----- Supplied data -----

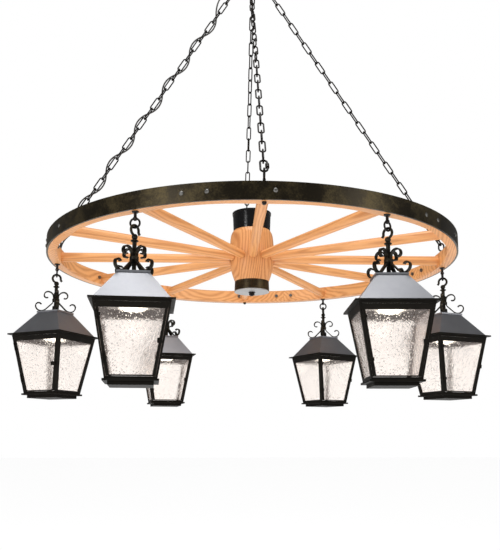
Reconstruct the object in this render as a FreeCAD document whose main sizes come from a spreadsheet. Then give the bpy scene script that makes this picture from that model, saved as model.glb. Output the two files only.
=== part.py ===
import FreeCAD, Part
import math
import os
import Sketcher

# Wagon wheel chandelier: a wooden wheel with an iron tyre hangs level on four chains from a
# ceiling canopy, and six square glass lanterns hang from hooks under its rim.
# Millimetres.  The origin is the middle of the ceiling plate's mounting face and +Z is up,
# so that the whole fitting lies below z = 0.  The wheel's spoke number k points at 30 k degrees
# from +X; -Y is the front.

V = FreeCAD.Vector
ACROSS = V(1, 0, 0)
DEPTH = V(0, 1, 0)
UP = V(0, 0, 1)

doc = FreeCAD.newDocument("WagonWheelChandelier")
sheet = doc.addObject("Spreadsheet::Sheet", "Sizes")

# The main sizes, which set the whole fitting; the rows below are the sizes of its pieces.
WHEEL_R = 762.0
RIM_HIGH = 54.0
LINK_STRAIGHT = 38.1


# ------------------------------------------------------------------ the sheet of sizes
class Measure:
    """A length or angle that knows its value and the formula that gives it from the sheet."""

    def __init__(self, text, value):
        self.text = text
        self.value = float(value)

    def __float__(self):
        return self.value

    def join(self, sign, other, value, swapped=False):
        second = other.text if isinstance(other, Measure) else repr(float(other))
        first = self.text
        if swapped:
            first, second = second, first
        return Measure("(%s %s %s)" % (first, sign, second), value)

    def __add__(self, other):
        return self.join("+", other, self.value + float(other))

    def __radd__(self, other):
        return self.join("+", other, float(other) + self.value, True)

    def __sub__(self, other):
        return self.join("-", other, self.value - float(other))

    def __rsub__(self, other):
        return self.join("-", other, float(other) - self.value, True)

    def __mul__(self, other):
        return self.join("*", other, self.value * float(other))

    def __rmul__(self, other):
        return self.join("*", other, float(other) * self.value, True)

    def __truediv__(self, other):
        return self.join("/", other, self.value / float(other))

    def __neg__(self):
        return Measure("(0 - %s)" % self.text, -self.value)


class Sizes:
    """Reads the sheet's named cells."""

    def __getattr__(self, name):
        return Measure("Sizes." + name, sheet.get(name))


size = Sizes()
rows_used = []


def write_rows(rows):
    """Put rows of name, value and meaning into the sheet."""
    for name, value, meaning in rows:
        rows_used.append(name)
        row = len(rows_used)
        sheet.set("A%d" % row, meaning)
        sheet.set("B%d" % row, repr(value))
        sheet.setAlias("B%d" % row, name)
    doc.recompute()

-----

Reproduce verbatim only this range: the first line of the material through the line that contains "# from +X; -Y is the front.", inclusive.

» Task answer
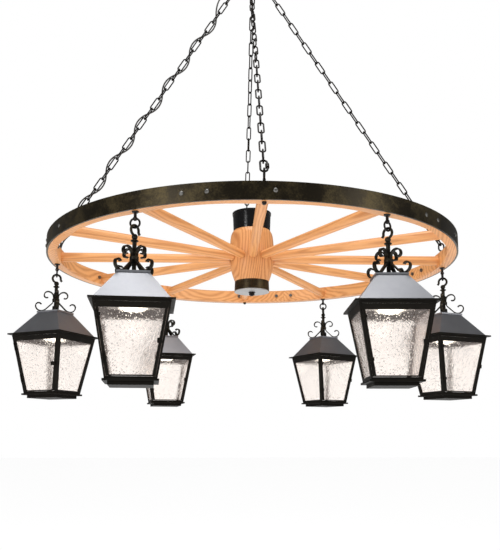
Reconstruct the object in this render as a FreeCAD document whose main sizes come from a spreadsheet. Then give the bpy scene script that makes this picture from that model, saved as model.glb. Output the two files only.
=== part.py ===
import FreeCAD, Part
import math
import os
import Sketcher

# Wagon wheel chandelier: a wooden wheel with an iron tyre hangs level on four chains from a
# ceiling canopy, and six square glass lanterns hang from hooks under its rim.
# Millimetres.  The origin is the middle of the ceiling plate's mounting face and +Z is up,
# so that the whole fitting lies below z = 0.  The wheel's spoke number k points at 30 k degrees
# from +X; -Y is the front.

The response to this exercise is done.